Goal of the exercise: Your task is to copy a single run of lines that starts at the line with "chamfer(faces().sort_by(lever_axis)[-1].edges(), length=0.2)" and stops at the line with "if empty is", keeping both ends. Copy nothing else.

Records for processing:
** Start **

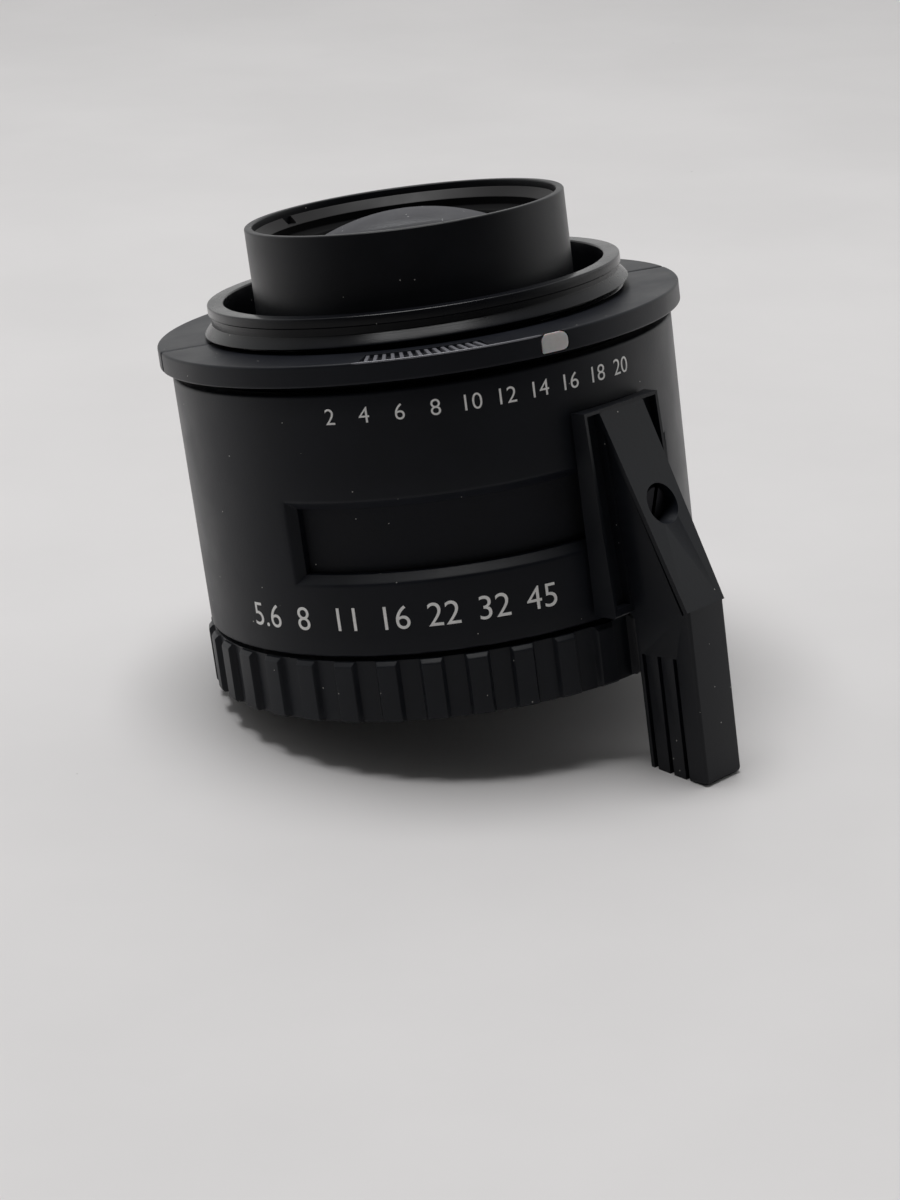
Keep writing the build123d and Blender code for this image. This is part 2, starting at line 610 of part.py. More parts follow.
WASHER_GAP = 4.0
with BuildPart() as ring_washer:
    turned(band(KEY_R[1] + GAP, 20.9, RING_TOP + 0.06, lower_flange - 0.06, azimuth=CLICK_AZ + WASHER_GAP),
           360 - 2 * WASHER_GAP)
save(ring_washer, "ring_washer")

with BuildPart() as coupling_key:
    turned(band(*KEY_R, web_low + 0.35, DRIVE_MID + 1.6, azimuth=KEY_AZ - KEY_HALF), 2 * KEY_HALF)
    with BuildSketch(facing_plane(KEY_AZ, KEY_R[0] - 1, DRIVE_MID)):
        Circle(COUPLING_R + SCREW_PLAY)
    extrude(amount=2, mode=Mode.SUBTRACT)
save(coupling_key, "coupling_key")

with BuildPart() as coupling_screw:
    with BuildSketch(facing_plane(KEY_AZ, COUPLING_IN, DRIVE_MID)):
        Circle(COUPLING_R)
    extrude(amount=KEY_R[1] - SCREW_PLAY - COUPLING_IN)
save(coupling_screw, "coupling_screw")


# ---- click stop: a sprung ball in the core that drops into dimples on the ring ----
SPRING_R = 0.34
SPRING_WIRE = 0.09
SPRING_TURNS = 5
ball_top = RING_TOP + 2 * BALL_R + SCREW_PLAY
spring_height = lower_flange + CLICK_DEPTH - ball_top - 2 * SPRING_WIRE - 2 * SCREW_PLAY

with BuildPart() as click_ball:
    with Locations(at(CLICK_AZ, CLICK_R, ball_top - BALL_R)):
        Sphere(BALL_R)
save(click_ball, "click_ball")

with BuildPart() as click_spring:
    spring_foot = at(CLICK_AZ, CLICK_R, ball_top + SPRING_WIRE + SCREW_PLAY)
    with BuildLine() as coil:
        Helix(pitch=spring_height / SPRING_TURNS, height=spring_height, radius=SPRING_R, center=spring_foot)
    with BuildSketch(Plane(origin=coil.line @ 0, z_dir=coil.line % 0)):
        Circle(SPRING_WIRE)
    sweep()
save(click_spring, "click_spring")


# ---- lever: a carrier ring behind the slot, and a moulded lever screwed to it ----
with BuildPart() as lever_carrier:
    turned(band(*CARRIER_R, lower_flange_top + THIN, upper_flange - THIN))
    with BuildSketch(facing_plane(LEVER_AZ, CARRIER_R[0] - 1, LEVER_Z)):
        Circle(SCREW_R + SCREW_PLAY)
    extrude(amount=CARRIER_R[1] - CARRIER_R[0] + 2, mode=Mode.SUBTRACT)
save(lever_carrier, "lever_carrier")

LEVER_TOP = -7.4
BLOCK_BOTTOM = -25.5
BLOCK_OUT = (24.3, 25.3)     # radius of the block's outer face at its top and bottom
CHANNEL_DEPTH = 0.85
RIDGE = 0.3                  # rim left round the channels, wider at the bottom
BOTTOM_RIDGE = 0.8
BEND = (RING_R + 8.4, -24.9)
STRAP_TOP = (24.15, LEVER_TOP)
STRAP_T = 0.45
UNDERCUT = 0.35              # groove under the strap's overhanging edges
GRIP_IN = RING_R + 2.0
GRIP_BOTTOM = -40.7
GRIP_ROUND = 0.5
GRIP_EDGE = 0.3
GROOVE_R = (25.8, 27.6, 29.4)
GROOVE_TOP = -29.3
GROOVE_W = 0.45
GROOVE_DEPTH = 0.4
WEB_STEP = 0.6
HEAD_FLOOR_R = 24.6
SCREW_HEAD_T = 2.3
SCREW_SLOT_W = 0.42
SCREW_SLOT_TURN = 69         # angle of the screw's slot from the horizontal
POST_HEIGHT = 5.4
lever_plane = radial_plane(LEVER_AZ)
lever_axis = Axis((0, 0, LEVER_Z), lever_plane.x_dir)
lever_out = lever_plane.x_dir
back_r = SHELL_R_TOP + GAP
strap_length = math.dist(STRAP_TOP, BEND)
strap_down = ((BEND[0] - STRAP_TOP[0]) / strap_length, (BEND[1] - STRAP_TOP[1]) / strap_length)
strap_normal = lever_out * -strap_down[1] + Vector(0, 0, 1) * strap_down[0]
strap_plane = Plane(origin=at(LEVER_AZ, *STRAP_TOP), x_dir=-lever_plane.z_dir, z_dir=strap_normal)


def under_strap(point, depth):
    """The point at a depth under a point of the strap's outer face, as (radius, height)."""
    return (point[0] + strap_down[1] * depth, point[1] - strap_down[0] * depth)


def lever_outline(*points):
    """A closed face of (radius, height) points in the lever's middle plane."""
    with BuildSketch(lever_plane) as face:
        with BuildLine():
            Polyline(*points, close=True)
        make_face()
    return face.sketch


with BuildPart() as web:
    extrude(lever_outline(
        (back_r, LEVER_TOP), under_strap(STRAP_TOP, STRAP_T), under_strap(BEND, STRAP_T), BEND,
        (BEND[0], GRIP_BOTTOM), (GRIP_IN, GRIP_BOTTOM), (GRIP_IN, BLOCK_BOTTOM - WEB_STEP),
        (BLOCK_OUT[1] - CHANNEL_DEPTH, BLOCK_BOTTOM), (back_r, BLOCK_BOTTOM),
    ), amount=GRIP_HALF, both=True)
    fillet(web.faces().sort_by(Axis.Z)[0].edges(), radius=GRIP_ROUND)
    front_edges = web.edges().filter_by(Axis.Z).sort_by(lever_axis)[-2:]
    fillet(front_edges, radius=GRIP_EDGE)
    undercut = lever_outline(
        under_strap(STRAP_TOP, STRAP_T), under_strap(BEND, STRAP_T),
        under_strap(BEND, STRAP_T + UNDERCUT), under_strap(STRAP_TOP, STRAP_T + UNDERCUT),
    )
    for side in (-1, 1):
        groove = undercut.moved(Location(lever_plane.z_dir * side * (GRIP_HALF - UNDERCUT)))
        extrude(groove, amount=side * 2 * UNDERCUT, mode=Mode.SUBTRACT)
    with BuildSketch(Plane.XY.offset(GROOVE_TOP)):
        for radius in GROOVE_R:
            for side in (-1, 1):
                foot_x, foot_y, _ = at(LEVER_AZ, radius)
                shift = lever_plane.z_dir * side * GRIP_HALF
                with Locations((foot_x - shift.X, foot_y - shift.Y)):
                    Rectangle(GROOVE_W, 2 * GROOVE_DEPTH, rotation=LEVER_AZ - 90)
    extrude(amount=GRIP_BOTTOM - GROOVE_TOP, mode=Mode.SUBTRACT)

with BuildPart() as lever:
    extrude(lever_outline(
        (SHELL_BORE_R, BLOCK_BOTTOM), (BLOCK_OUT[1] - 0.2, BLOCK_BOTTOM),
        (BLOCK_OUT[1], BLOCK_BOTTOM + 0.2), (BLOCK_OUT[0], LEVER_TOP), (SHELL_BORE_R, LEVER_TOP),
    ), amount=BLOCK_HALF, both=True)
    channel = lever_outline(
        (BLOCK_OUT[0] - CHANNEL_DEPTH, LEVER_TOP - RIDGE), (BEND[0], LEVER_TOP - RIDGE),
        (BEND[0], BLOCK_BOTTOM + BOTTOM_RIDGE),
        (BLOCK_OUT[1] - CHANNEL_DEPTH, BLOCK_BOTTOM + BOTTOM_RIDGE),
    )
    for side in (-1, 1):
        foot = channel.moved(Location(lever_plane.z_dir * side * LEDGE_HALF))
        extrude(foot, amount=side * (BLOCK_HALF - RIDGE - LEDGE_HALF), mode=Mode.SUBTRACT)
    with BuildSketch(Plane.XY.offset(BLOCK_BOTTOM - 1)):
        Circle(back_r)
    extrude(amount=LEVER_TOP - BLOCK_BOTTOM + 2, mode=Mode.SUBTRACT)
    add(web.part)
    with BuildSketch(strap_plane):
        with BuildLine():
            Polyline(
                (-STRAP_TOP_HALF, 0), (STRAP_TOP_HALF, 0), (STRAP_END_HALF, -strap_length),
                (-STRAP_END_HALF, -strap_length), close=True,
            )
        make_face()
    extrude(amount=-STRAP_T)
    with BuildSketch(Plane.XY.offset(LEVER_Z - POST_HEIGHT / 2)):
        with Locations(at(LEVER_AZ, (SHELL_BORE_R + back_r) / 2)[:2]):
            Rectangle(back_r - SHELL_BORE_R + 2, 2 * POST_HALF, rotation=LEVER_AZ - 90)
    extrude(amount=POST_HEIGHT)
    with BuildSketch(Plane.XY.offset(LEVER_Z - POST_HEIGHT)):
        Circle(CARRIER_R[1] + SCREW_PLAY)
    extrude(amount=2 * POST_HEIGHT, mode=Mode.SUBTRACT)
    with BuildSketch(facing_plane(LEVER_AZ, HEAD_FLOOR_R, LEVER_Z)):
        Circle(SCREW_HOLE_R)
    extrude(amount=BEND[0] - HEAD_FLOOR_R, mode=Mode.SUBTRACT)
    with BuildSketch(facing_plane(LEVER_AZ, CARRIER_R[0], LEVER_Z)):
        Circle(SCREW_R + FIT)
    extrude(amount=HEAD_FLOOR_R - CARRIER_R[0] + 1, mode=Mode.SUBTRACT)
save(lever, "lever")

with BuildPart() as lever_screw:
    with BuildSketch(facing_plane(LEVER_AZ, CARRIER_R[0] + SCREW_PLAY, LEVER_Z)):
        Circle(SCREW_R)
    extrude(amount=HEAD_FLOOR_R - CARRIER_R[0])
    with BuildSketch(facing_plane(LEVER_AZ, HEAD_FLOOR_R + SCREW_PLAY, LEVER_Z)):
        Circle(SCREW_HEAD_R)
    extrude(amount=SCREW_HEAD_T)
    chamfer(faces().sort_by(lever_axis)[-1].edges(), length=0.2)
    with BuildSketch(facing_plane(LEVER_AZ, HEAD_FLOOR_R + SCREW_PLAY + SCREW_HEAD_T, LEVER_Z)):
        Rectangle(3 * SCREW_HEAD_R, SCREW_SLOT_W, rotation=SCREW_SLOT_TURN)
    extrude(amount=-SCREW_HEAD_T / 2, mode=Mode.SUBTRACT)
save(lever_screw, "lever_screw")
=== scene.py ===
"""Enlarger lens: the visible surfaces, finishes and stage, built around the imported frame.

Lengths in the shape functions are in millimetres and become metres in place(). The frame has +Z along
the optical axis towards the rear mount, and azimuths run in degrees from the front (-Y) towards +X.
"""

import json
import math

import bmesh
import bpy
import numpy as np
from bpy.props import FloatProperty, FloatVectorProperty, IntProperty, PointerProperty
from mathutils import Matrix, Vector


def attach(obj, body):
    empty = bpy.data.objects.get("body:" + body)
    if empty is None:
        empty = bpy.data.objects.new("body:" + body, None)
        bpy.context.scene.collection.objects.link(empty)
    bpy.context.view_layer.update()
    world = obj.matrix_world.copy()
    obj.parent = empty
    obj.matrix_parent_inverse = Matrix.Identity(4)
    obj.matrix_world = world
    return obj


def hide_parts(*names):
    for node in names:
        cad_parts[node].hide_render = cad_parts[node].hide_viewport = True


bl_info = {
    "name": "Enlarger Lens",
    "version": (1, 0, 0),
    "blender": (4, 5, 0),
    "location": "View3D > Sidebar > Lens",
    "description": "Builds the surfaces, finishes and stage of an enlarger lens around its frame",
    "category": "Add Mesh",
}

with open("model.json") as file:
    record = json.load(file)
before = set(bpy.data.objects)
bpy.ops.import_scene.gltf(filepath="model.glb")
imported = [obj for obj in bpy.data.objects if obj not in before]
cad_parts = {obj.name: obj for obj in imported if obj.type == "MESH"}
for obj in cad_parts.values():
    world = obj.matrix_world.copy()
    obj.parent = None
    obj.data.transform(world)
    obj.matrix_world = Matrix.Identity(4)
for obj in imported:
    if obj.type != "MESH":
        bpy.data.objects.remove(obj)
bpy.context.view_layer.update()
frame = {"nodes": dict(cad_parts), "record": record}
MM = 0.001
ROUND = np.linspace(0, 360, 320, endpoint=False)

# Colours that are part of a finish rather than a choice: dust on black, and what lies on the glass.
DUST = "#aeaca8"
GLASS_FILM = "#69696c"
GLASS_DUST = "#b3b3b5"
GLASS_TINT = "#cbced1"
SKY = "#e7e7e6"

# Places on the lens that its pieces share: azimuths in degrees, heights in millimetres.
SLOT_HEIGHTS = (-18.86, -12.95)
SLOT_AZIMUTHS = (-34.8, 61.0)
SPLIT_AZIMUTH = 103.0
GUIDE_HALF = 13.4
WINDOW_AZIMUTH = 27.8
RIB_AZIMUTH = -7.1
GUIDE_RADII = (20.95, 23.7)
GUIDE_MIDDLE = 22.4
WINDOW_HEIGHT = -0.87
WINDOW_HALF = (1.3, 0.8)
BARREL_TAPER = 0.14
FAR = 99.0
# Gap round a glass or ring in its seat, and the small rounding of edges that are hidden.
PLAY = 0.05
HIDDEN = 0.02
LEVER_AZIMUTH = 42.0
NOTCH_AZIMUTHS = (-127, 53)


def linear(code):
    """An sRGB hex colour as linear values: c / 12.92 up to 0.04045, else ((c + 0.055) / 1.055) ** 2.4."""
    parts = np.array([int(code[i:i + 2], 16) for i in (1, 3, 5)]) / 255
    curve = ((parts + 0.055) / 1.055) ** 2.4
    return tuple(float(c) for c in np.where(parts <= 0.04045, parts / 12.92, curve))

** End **
** Start **

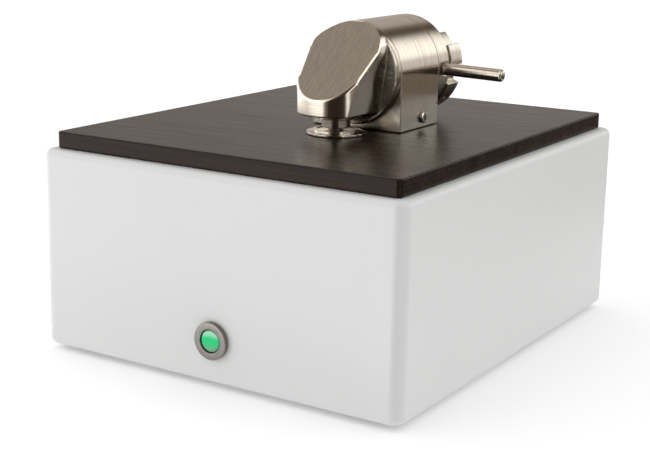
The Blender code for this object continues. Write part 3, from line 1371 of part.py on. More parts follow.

** End **
** Start **

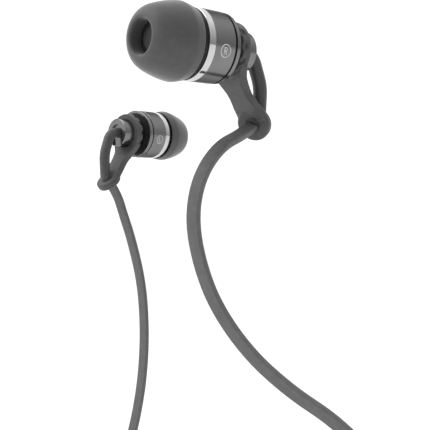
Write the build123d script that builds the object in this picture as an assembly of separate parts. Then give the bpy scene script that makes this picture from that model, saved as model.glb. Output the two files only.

** End **

Task solution:
    chamfer(faces().sort_by(lever_axis)[-1].edges(), length=0.2)
    with BuildSketch(facing_plane(LEVER_AZ, HEAD_FLOOR_R + SCREW_PLAY + SCREW_HEAD_T, LEVER_Z)):
        Rectangle(3 * SCREW_HEAD_R, SCREW_SLOT_W, rotation=SCREW_SLOT_TURN)
    extrude(amount=-SCREW_HEAD_T / 2, mode=Mode.SUBTRACT)
save(lever_screw, "lever_screw")
=== scene.py ===
"""Enlarger lens: the visible surfaces, finishes and stage, built around the imported frame.

Lengths in the shape functions are in millimetres and become metres in place(). The frame has +Z along
the optical axis towards the rear mount, and azimuths run in degrees from the front (-Y) towards +X.
"""

import json
import math

import bmesh
import bpy
import numpy as np
from bpy.props import FloatProperty, FloatVectorProperty, IntProperty, PointerProperty
from mathutils import Matrix, Vector


def attach(obj, body):
    empty = bpy.data.objects.get("body:" + body)
    if empty is None:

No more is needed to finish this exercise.